Pero era un pacto a corto plazo, explicaba Max. Con su consagración, Carver se fue resistiendo cada vez más a la intervención de Lish, pese a que su agradecimiento y admiración no mermaban. Pero más allá de estas conclusiones, uno de los documentos que volvía la intervención de Lish algo parecido a un crimen era una carta de julio de 1980, en la que Carver imploraba que respetaran la integridad de sus textos: “Si estuviera solo, si nadie hubiera visto las historias, entonces quizá, sabiendo que tus versiones son mejores que algunas de las que te he mandado, a lo mejor podría seguir con esto, pero Tess ha visto [los manuscritos] muy de cerca [...] así como Richard Ford, Toby Wolff, Geoffrey Wolff [...] ¿Cómo puedo explicarles lo que ha pasado?”.
Apenas terminó de instalarse la polémica, Lish salió a decir que la carta se había sacado de contexto. “Después de ésta hubo muchas otras; si realmente hubiera insistido, nada de eso se habría publicado”, se disculpaba Lish, apurándose en aclarar, al mismo tiempo, que Catedral había salido sin retoques.
Pero ¿quién es, en definitiva, Gordon Lish, este enigmático editor que a partir de la edición de Principiantes –el paradójico Carver original– y de las biografías de Carver puede empezar a quedar muy mal parado? Fundador de la revista Genesis West, dedicada a la vanguardia literaria, trabajó un tiempo como lingüista y, con los años, desde su puesto en Esquire y luego en la editorial Alfred Knopf, fue “captain Fiction”, el mentor de una nueva narrativa que cambió el estilo de escribir en los tempranos ochenta: la de Barry Hannah, Richard Ford, Don DeLillo, y sobre todo la del primer Carver. Pero además de su destacado papel como editor, Lish se le animó también a la escritura, aunque hay que decir que sus libros mezclan la ficción con el género biográfico, tal como lo demuestran Dear Mr. Capote y Perú, memoir recientemente reeditado en España. Hoy, Lish tiene 74 años y es algo así como un profeta de abundante pelo blanco que vive solo en un piso de Upper East Side y pide que la gente se descalce para no rayar el parquet.
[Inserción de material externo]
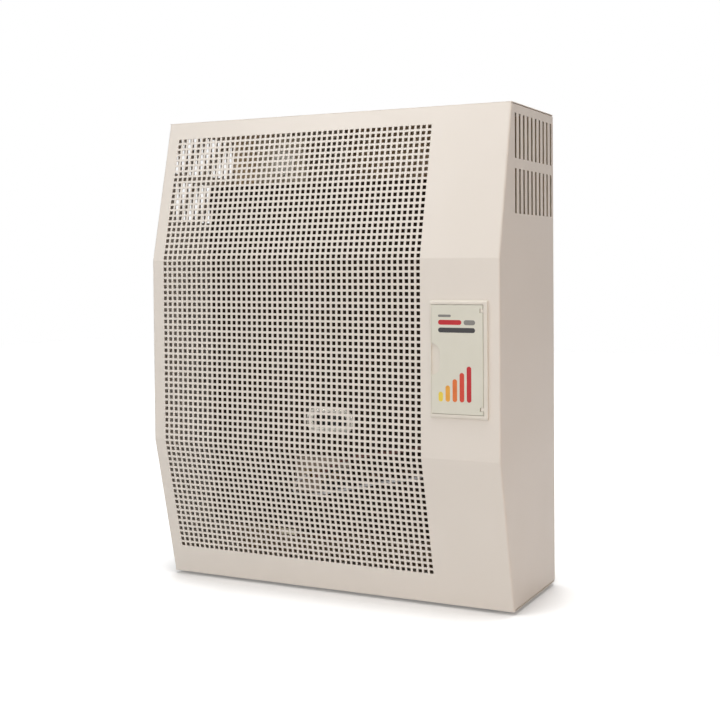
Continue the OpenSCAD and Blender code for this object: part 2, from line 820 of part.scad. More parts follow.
module pilot_tube() {
    start = [plate_x + probe_x[0], plate_front - 9 * reach, plate_z];
    color([0.86, 0.86, 0.86]) tube(smooth([
        start, start + [0, -4 * reach, 0], start + [-10, -9 * reach, -8], start + [-12, -9 * reach, -22],
        start + [20, -8 * reach, -22], [ex_r - 60, plate_front - 9 * reach, plate_z - 2],
        [ex_r - 8, plate_front - 7 * reach, plate_z + 8],
        [ex_r + 16, ex_front + 14, plate_z + 22], [pilot_x - 8, pilot_y + 2, port_z - 34],
        [pilot_x, pilot_y, port_z - 12], [pilot_x, pilot_y, port_z]
    ]), 2, [0.1, 1, 0.25]);
}

module ignition_lead() {
    start = [plate_x + probe_x[1], plate_front - 13 * reach, plate_z];
    color([0.85, 0.45, 0.42]) tube(smooth([
        start, start + [0, -5 * reach, 0], start + [12, -7 * reach, 9],
        [plate_x + 50, plate_front - 12 * reach, plate_z + 28],
        [ex_r - 40, plate_front - 7 * reach, plate_z + 39], [ex_r + 4, ex_front - 5 * reach, plate_z + 51],
        [ex_r + 13, ex_front + 14, plate_z + 90], [ex_r + 13, ex_front + 20, piezo_z - 30],
        [bracket_l - 8, lead_y, piezo_z - 3], [bracket_l + 8, lead_y, piezo_z],
        [ctrl_x - 12, lead_y + 2, piezo_z], [ctrl_x, piezo_back + 16, piezo_z], [ctrl_x, piezo_back + 8, piezo_z]
    ]), 2.3, [0.1, 0.4, 1]);
}

// ---------- Burner and gas ----------

module burner_tube() {
    slot_count = 24;
    x0 = ex_l + 24;
    x1 = ex_r + 14;
    color(steel) translate([0, burner_y, burner_z]) difference() {
        rod_x(burner_r, x0, x1);
        rod_x(burner_r - 1, x0 + 1, x1 + over);
        for (i = [0:slot_count - 1]) translate([x0 + 12 + i * (ex_r - x0 - 50) / slot_count, 0, 0])
            box([0, -6, burner_r - 4], [2, 6, burner_r + over]);
    }
}

module injector_holder() {
    x0 = ex_r + 2;
    color(brass) translate([0, burner_y, burner_z]) difference() {
        union() {
            rod_x(burner_r - 1 - touch, x0, ex_r + 14);
            rod_x(burner_r + 2, ex_r + 14, ex_r + 18);
            rod_x(supply_d / 2 + 3, ex_r + 18, ex_r + 26);
        }
        rod_x(1, x0 - over, ex_r + 16);
        rod_x(supply_d / 2 + snug, ex_r + 16, ex_r + 26 + over);
        for (a = [0:90:270]) rotate([a, 0, 0]) translate([0, 0, burner_r / 2]) rod_x(3, x0 - over, ex_r + 12);
    }
}

module gas_supply_pipe() {
    color(copper) tube(smooth([
        [outlet_x, outlet_y, port_z], [outlet_x, outlet_y, port_z - 22], [outlet_x, outlet_y + 2, port_z - 60],
        [outlet_x, burner_y - 2, burner_z + 26], [outlet_x - 9, burner_y, burner_z + 4],
        [ex_r + 30, burner_y, burner_z], [ex_r + 17, burner_y, burner_z]
    ], 6), supply_d / 2 - 0.1, [0.3, 1, 0.1], 10);
}

module gas_valve() {
    port_r = 9;
    color([0.75, 0.76, 0.78]) difference() {
        union() {
            box([ctrl_x - valve_w / 2, valve_front, valve_z[0]],
                [ctrl_x + valve_w / 2, valve_front + valve_depth - 12, valve_z[1]]);
            box([ctrl_x - valve_w / 2 + 8, valve_front, valve_z[0] + 8],
                [ctrl_x + valve_w / 2 - 8, valve_front + valve_depth, valve_z[1] - 8]);
            translate([ctrl_x, 0, knob_z]) rod_y(boss_r, boss_front, valve_front + over);
            translate([inlet_x, inlet_y, 0]) rod_z(inlet_d / 2, valve_z[0] - 8, valve_z[0] + over);
            translate([outlet_x, outlet_y, 0]) rod_z(port_r, port_z, valve_z[0] + over);
            translate([pilot_x, pilot_y - 6, 0]) rod_z(5, port_z, valve_z[0] + over);
        }
        translate([ctrl_x, 0, knob_z]) rod_y(spindle_r + running, boss_front - over, spindle_back + touch);
        valve_screw_places() rod_y(2 + snug, valve_front - over, valve_front + 9);
        translate([inlet_x, inlet_y, 0]) rod_z(inlet_d / 2 - 3, valve_z[0] - 8 - over, valve_z[0] + 12);
        translate([ctrl_x, 0, magnet_z]) rod_y(6, valve_back - 6, valve_back + over);
    }
}

module magnet_unit() {
    color(brass) translate([ctrl_x, valve_back, magnet_z]) {
        rod_y(6 - snug, -5, 0);
        rod_y(8, 0, 5);
        rod_y(3, 5, 10);
    }
}

module valve_screw_places() {
    for (s = [-1, 1], z = [valve_z[0] + 8, valve_z[1] - 8])
        translate([ctrl_x + s * (valve_w / 2 - 6), 0, z]) children();
}

module valve_screws() {
    color(steel) valve_screw_places() translate([0, ctrl_face, 0]) pan_screw(2, bracket_t + 8, 3.5, 2.2);
}

module spindle_form(clear, y0, y1) {
    difference() {
        rod_y(spindle_r + clear, y0, y1);
        translate([-spindle_r - over, y0 - over, spindle_r - 1.2 + clear])
            cube([2 * spindle_r + 2 * over, y1 - y0 + 2 * over, 3]);
    }
}

module valve_spindle() {
    flat_end = knob_back - spring_pocket + knob_travel + 1;
    color(steel) translate([ctrl_x, 0, knob_z]) {
        spindle_form(0, spindle_front, flat_end);
        rod_y(spindle_r, flat_end, spindle_back);
    }
}

module control_knob() {
    grips = 24;
    color([0.16, 0.16, 0.17]) translate([ctrl_x, 0, knob_z]) difference() {
        union() {
            rod_y(knob_r - 1.5, knob_front, knob_back - 4);
            rod_y(knob_r, knob_back - 4, knob_back);
        }
        for (i = [0:grips - 1]) rotate([0, i * 360 / grips, 0])
            translate([knob_r - 1.5, 0, 0]) rod_y(0.8, knob_front - over, knob_back - 4.5);
        spindle_form(running, knob_front + 2, knob_back + over);
        rod_y(spindle_r + 4.5, knob_back - spring_pocket, knob_back + over);
        box([-1, knob_front - over, knob_r - 9], [1, knob_front + 0.8, knob_r - 2.5]);
    }
}

module knob_spring() {
    color(steel) translate([ctrl_x, 0, knob_z])
        coil_spring(spindle_r + 2.6, 0.5, knob_back - spring_pocket, boss_front, 5);
}

module control_bracket() {
    color(galvanised) difference() {
        union() {
            box([bracket_l, ctrl_face, bracket_z[0]], [bracket_r, ctrl_face + bracket_t, bracket_z[1]]);
            box([bracket_l, ctrl_face, bracket_z[0]], [bracket_l + bracket_t, rear_face, bracket_z[1]]);
            box([bracket_l, rear_face - bracket_t, bracket_z[0]], [bracket_l + 18, rear_face, bracket_z[1]]);
        }
        translate([ctrl_x, 0, knob_z]) rod_y(boss_r + touch, ctrl_face - over, ctrl_face + bracket_t + over);
        translate([ctrl_x, 0, piezo_z]) rod_y(piezo_r + snug, ctrl_face - over, ctrl_face + bracket_t + over);
        valve_screw_places() rod_y(2.2, ctrl_face - over, ctrl_face + bracket_t + over);
        translate([0, lead_y, piezo_z - 1.5]) rod_x(6, bracket_l - over, bracket_l + bracket_t + over);
    }
}

module piezo_igniter() {
    color([0.15, 0.15, 0.16]) translate([ctrl_x, 0, piezo_z]) difference() {
        union() {
            rod_y(piezo_r, piezo_front, piezo_back);
            rod_y(piezo_r + 3, ctrl_face - 3, ctrl_face);
            rod_y(2, piezo_back - over, piezo_back + 8);
        }
        rod_y(button_r + running, piezo_front - over, shoulder_y + over);
        rod_y(piezo_bore, shoulder_y, piezo_back - piezo_floor);
    }
}

module piezo_nut() {
    color(steel) translate([ctrl_x, 0, piezo_z])
        hex_nut(22, piezo_r + snug, ctrl_face + bracket_t, ctrl_face + bracket_t + 4);
}

module piezo_button() {
    color([0.72, 0.12, 0.10]) translate([ctrl_x, 0, piezo_z]) {
        rod_y(button_r, button_front, shoulder_y + 2);
        rod_y(piezo_bore - running, shoulder_y + 0.2, shoulder_y + button_flange);
    }
}

module piezo_spring() {
    color(steel) translate([ctrl_x, 0, piezo_z])
        coil_spring(4.6, 0.45, shoulder_y + button_flange, piezo_back - piezo_floor, 6);
}

module gas_inlet_pipe() {
    pipe_r = inlet_d / 2 - 1.5;
    nut_top = valve_z[0] - 8;
    color(steel) translate([inlet_x, inlet_y, 0]) difference() {
        union() {
            rod_z(inlet_d / 2, inlet_end, inlet_end + inlet_thread);
            rod_z(pipe_r, inlet_end, nut_top);
        }
        rod_z(inlet_d / 2 - 4, inlet_end - over, nut_top + over);
    }
}

module union_nut() {
    z0 = valve_z[0] - 24;
    z1 = valve_z[0] - 1;
    color(brass) translate([inlet_x, inlet_y, 0]) difference() {
        translate([0, 0, z0]) cylinder(d = (inlet_d + 5.5) / cos(30), h = z1 - z0, $fn = 6);
        rod_z(inlet_d / 2 - 1.5 + snug, z0 - over, z1 + over);
        rod_z(inlet_d / 2 + snug, valve_z[0] - 8 - touch, z1 + over);
    }
}

// ---------- Thermostat ----------

module thermostat_bulb() {
    color(copper) translate([0, bulb_y, bulb_z]) {
        rod_x(bulb_r, bulb_l, bulb_l + bulb_len);
        rod_x(2, bulb_l + bulb_len - over, bulb_l + bulb_len + 6);
    }
}

module thermostat_capillary() {
    start = [bulb_l + bulb_len + 6, bulb_y, bulb_z];
    color(copper) tube(smooth([
        start, start + [8, 0, 0], [ex_r - 30, bulb_y + 2, bulb_z - 4], [ex_r + 22, bulb_y + 6, bulb_z + 10],
        [ctrl_x - 6, pilot_y - 20, bulb_z + 60], [ctrl_x, pilot_y - 4, port_z - 30],
        [ctrl_x, pilot_y - 4, port_z], [ctrl_x, pilot_y - 4, valve_z[0]]
    ], 6), 1, [0.1, 1, 0.2]);
}

module bulb_clip() {
    clip_w = 24;
    color([0.82, 0.74, 0.48]) difference() {
        union() {
            box([clip_x - clip_w / 2, bulb_y - 12, ex_b - 1.2], [clip_x + clip_w / 2, bulb_y + 12, ex_b]);
            box([clip_x - clip_w / 2, bulb_y - 1.5 * bulb_r, bulb_z - 1],
                [clip_x + clip_w / 2, bulb_y + 1.5 * bulb_r, ex_b - 1.2]);
        }
        translate([0, bulb_y, bulb_z]) rod_x(bulb_r + 0.15, clip_x - clip_w, clip_x + clip_w);
    }
}

front_panel();
side_panel_left();
side_panel_right();
top_panel();
bottom_panel();
rear_panel();
casing_screws();
hatch_frame();
hatch_door();
hatch_hinge_pins();
heat_exchanger();
heat_shield();
exchanger_brackets();
bracket_screws();
flue_hood();
inspection_cap();
exhaust_spigot();
air_intake_collar();
air_duct();
sight_window_frame();
sight_glass();
sight_gasket();
sight_window_screws();
burner_access_plate();
access_plate_gasket();
access_plate_screws();
burner_tube();
injector_holder();
pilot_burner();
ignition_electrode();
thermocouple();
probe_nuts();
pilot_tube();
ignition_lead();
gas_supply_pipe();
gas_valve();
magnet_unit();
valve_screws();
valve_spindle();
control_knob();
knob_spring();
control_bracket();
piezo_igniter();
piezo_nut();
piezo_button();
piezo_spring();
gas_inlet_pipe();
union_nut();
thermostat_bulb();
thermostat_capillary();
bulb_clip();
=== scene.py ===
import json
import math

import bmesh
import bpy
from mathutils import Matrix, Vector

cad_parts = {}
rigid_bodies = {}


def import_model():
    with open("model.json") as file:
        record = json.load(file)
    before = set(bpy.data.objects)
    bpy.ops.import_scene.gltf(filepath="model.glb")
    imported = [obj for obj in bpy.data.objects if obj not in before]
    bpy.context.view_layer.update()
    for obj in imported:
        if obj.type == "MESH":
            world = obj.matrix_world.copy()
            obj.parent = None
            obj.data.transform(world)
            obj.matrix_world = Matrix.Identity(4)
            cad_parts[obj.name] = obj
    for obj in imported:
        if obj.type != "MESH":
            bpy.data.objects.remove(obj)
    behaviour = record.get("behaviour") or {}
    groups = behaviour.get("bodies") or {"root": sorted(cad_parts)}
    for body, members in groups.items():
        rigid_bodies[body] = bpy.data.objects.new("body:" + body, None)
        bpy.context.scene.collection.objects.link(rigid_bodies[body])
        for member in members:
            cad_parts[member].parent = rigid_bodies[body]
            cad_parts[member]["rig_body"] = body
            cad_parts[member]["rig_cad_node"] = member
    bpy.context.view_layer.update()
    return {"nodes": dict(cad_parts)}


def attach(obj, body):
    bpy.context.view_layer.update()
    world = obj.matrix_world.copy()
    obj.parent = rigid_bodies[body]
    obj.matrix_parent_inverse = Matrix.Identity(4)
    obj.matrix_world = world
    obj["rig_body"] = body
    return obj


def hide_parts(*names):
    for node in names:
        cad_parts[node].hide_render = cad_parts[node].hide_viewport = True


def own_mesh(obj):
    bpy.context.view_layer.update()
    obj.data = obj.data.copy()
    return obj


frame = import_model()

# ---------------------------------------------------------------------------------------------
# Rear panel: a 1.5 mm galvanised sheet that hangs on four wall screws. Its edges are folded
# forwards to carry the casing, and three long swages are pressed into its back to stiffen it.
# ---------------------------------------------------------------------------------------------
MM = 0.001
REAR_X, LID_Z, REAR_T, REAR_BEND = 255.7, 316.5, 1.5, 2.0
REAR_FLANGE_X, TOP_FLANGE, BOTTOM_FLANGE = 240.0, 14.0, 24.0
SIDE_FLANGE, SIDE_FLANGE_LOW, SIDE_FLANGE_TOP = 17.0, -287.5, 142.5
WALL_HOLES = [(x, z) for x in (-200, 200) for z in (-250, 250)]
WALL_HOLE_R, FLUE_X, FLUE_Z, COLLAR_HOLE_R = 3.5, -100.0, 258.0, 51.3
FOOT_X, FOOT_Z = (-175, 122), (-191.5, 174.5)
SCREW_R, PLAY, WIDE_PLAY, REAR_SCREW_X, REAR_SCREW_Y = 1.75, 0.06, 0.2, (-180, 0, 180), -14.0
SWAGE_X, SWAGE_Z, SWAGE_HALF, SWAGE_DEPTH = (-20, 60, 140), -40.0, (12, 4, 320), 0.8
DRILL_LOW, DRILL_HIGH, DRILL_BACK = -330.0, -310.0, 9.0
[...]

“Soy un farsante, sí, de verdad”, declaró en algunas de las últimas entrevistas que hizo, esas entrevistas en las que pide no hablar más que de sus propios libros, pero en las que siempre termina hablando incluso más de lo que le preguntan: “Fui muy duro y brutal, todos somos víctimas los unos de los otros, y él fue mi víctima. Es muy difícil contar lo que pasó. A mucha gente le gusta cómo salieron las historias. Mi misión en la revista era encontrar nueva ficción, pero para mí el asunto está cerrado: no me he puesto a pensar si a lo mejor había algo en esos textos que no vi. Y tengo la tranquilidad absoluta de que hice lo que hice por el arte”.
Otra de sus grandes declaraciones es cuando recuerda el día en que la Academia Americana de Artes y Letras premió a Carver, con un tono que no deja de tener algo de infantil egolatría. “En aquel momento pensé que era un engaño. Nadie se pregunta quién era realmente el autor de estos libros. Yo estaba engañando a esta gente que pensaba saberlo todo.”
¿Carver hubiera podido ser el gigante en el que se convirtió sin su intervención?, le preguntaron en un diario de España. “Dios mío, dudo mucho de que lo hubieran publicado”, respondió Lish. Por último, cuando le preguntaron si a lo largo de su trabajo hubo otros Carver, Lish contestó tan irónico como misterioso: “No voy a decir nada, todo está en la biblioteca de Indiana, sólo hay que ir hasta allí y comprobarlo”.